Impact of ROCA (CVE-2017-15361) in subkey vs. private key?

Peter Lebbing peter at digitalbrains.com
Tue Oct 31 12:01:37 CET 2017


On 31/10/17 11:56, Lachlan Gunn wrote:
> The only difficulty is when the owner doesn't have the secret key
> anymore, and so can't re-revoke it.  Then you might want to keep it from
> being disseminated further.

Revocations are done by the primary key.
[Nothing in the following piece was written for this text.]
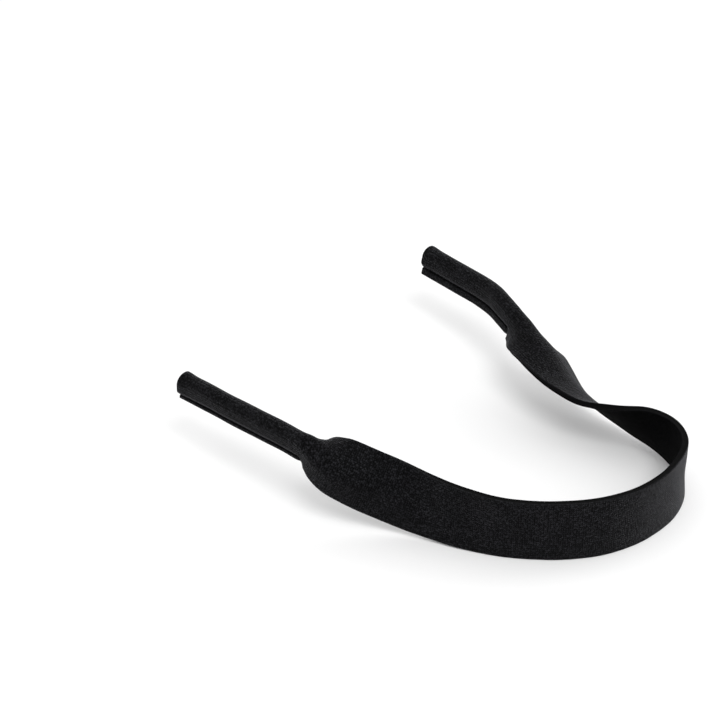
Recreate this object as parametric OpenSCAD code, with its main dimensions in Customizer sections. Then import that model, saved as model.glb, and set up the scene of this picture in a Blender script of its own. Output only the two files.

If the user has lost the secret
primary, they should fetch their revocation certificate, not fool around with
the subkeys ;-). (Incidentally, this is why you don't need revocation
certificates for individual subkeys.)

I'm glad we agree, because I didn't sleep so well and I see I'm making mistakes
:-D. The [1] in:

I suppose a system checking for ROCA might rightfully take offense at a subkey
revoked as "superseded" or "lost"[1], because with ROCA it is actually
"compromised".

should have been a footnote:

[1] Lachlan indicates "lost" is also treated as "signatures before revocation
date remain valid", but I haven't checked myself.

HTH,

Peter.

-- 
I use the GNU Privacy Guard (GnuPG) in combination with Enigmail.
You can send me encrypted mail if you want some privacy.